I walk aimlessly through the streets of my neighborhood in Brooklyn. It’s on the water facing downtown Manhattan. The tourists would normally occupy these streets taking pictures of the two bridges framing the iconic skyline here but they are all gone now. Sometimes I am one of the few people walking around. A lot of the locals packed up their belongings and left our high-rise building. Where did everyone go? To their parents house? To a secluded cabin in the woods? Should we leave too? Are we naïve to stay? An inner voice tells me that I can't just run away as things get too problematic, can I? What is the fine line between bravery and foolishness? Perhaps it just comes down to options? A few days later I confirm that 70% of our fellow residents are gone.

To break the monotony my husband and I go out to get socially distant coffee twice a day. It becomes a big deal for us. We are very thankful that the local coffee shop has found a way to remain open and to serve our community. The daily talk with the barista is the social highlight of our day.  I begin to understand how important social contact is to humans, we can always make our own coffee but choose the social activity. It gives us a purpose to help a local business stay afloat. 

 

I worry daily about my family, friends and about our own well being. I keep watching the news, and can’t look away, it becomes an addiction. I'm afraid.

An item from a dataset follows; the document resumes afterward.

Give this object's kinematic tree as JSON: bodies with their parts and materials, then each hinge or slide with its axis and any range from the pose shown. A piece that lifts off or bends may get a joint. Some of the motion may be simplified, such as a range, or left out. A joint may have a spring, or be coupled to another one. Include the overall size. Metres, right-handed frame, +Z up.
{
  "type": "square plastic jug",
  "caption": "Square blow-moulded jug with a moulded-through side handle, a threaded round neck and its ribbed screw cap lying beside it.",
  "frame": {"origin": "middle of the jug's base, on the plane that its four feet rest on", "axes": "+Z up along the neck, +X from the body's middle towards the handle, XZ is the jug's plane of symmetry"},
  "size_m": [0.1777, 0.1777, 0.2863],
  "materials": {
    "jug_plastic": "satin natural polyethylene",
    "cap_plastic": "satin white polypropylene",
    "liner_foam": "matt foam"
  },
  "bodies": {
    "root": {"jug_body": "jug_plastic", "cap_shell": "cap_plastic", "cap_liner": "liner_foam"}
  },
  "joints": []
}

Every day I watch Governor Cuomo’s briefings. First he hits you with the hard facts, then he calmly tells you which rules to follow.  He finishes off with consoling and comforting words:

New York is tough

smart

united

disciplined

loving

His reassuring words carry us through the next few weeks. Up and down. Feelings are felt. And some days one of us is angry or desperate. Sometimes I cry. Although the rules are not implemented by law in NY we all follow them. And that is the big difference between the US and Germany. Germany implements health restrictions through laws and there are no grey areas. Still it appears to work as the infection numbers continue to stay low.

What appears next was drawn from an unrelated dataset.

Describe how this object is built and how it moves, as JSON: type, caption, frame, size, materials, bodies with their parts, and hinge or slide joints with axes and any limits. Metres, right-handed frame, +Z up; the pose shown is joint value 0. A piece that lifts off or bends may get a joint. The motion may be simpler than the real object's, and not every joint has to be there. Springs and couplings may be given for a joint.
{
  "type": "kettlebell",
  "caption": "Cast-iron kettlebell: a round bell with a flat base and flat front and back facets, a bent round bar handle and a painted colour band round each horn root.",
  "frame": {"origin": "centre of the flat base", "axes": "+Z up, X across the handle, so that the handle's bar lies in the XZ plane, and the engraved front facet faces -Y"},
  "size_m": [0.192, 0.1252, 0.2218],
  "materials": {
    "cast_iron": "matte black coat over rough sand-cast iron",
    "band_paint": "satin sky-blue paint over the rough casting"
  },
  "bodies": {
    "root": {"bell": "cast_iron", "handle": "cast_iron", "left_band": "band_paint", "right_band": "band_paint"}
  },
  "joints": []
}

Meanwhile here in New York guidelines are recommended and there is more of a social pressure that applies through the community. And it is clear, that if you decide to live in New York City you're also responsible to protect its residents. We're all in this together and this also works. The curve here flattens.

One of the saddest moments is when we take a walk in the evenings and see the Empire State Building from afar. Usually a beacon of hope and a show of strength, now the lights pulsate in red, like an ambulance or perhaps still encouragingly like the heartbeat of New York City. The view brings me to tears as it shows the tragedy of this metropolis. 

 

After six weeks my husband and I allow ourselves to rent a car to take a quick drive through Manhattan. Freedom! I haven't been on the subway for weeks, I haven't been in Manhattan. Even though I can see the Manhattan skyline every day from Brooklyn I can’t feel or see the reality from the ground floor. It couldn’t be further away. After all of the TV viewing it’s good to finally see the real thing with our own eyes. 

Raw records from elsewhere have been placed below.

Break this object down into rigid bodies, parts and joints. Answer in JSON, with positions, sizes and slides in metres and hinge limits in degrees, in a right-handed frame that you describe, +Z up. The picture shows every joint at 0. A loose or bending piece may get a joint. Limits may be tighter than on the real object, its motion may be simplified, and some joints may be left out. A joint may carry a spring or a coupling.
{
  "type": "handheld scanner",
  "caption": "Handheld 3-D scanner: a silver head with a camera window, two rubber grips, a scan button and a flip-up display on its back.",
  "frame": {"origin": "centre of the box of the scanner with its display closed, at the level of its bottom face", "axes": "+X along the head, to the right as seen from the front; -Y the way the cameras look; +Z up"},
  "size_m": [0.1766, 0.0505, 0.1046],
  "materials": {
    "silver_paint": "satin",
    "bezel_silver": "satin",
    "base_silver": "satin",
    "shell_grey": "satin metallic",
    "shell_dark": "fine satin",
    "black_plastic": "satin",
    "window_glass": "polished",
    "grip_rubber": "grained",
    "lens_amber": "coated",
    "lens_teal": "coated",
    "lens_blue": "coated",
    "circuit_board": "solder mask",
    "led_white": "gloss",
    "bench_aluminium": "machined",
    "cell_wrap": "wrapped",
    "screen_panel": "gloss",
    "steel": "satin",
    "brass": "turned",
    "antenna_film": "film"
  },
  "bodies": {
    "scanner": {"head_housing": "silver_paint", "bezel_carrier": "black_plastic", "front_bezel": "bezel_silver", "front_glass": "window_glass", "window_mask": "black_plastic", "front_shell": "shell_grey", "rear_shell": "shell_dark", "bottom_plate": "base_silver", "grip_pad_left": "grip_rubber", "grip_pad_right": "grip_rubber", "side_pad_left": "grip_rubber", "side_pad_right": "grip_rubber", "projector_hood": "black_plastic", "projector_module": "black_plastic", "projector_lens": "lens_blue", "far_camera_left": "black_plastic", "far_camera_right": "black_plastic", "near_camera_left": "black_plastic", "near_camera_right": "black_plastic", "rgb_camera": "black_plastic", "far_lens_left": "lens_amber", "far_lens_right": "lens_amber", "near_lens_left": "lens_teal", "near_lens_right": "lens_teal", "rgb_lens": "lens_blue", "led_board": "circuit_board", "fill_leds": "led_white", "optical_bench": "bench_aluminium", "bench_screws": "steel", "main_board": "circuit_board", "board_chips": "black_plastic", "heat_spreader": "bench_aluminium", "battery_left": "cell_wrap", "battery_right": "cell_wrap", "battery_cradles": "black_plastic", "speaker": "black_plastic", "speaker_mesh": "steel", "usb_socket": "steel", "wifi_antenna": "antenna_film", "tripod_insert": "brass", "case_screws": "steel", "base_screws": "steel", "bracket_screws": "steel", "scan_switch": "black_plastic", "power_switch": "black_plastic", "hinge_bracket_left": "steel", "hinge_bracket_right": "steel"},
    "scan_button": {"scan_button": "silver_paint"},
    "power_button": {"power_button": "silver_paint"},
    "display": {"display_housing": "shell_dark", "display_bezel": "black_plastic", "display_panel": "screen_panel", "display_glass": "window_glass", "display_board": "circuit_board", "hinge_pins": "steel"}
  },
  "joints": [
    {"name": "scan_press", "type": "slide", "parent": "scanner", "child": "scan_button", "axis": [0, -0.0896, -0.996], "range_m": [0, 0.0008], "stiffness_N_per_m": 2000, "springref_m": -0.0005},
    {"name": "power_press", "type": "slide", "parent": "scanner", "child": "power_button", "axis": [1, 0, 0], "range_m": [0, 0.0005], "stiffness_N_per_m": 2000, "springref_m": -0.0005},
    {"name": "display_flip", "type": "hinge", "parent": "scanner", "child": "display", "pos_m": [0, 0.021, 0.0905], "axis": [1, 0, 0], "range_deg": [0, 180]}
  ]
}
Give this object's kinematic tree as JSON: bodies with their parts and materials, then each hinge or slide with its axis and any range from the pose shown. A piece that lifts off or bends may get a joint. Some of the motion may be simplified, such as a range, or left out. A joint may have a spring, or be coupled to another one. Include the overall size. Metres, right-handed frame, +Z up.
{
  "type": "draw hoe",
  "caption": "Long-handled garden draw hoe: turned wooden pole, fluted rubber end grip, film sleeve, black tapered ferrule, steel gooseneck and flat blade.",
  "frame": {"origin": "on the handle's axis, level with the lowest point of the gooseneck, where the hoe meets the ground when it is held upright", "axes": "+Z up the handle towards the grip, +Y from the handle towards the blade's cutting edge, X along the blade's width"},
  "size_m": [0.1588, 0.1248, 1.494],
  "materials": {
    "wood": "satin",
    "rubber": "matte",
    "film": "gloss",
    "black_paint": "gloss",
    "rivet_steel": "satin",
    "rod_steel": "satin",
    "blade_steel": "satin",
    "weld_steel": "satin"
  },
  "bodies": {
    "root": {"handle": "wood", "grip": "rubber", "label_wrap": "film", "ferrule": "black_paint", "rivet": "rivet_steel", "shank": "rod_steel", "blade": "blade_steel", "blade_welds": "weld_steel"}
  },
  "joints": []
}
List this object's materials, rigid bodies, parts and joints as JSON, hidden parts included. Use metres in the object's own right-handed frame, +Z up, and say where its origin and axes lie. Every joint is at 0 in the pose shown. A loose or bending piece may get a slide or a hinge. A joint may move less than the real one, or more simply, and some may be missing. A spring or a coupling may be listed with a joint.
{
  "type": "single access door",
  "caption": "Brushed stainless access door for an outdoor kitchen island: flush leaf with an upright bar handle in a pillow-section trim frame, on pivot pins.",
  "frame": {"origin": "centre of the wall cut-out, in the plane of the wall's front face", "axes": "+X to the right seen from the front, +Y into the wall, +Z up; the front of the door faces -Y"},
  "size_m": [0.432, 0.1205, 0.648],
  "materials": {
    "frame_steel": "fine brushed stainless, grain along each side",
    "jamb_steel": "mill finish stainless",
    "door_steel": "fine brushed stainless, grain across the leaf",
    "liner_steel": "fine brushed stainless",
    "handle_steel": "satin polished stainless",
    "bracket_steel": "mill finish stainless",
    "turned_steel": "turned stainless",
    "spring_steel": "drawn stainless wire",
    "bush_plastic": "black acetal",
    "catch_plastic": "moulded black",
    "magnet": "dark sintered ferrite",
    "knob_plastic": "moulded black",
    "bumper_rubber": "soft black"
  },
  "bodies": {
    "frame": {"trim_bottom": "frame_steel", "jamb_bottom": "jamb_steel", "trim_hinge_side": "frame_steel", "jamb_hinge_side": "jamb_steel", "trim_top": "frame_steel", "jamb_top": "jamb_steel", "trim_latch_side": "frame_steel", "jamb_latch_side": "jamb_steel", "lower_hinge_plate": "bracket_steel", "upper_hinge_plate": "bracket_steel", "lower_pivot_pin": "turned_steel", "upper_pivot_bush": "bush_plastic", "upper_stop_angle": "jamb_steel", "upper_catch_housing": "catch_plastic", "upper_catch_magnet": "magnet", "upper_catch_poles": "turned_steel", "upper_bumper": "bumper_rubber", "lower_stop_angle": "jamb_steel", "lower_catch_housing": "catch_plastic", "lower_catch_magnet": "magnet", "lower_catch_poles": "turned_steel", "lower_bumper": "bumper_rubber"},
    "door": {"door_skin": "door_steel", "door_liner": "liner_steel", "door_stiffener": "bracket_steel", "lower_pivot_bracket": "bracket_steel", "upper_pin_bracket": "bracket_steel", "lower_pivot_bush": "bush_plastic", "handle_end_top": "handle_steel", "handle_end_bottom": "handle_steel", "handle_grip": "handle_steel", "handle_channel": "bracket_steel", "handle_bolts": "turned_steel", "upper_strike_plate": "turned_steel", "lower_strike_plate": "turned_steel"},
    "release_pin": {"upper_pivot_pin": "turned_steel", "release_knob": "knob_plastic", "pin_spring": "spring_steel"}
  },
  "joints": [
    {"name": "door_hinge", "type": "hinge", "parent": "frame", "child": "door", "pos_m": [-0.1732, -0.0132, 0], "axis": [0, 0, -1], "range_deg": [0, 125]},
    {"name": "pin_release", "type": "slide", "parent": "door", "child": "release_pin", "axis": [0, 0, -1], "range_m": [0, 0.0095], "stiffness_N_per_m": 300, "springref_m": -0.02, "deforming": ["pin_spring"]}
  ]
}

Back in the day when I was traveling to New York City as a teenager to take dance classes, never in a million years would I have imagined that I would be living here during a pandemic.

 

Every night before I fall asleep I send out healing energy to the sick and strength for those who lost a loved one. I also send wishes of health to my family and friends. And I always hope this is part of a bigger plan.

To wake us up, to make us understand that working together is more important than fighting against each other.

For now the city that never sleeps has laid down and decided to take a nap. It doesn’t feel like it is resting, since a part of it is fighting for its residents’ lives. But I believe while New York City is sleeping, it is also dreaming. It is dreaming of a new era, one that brings change for the better. More kindness, love, equality and respect.

 

The city will again wake up rejuvenated with new life and purpose and will open it’s arms towards those of us willing to adapt with it.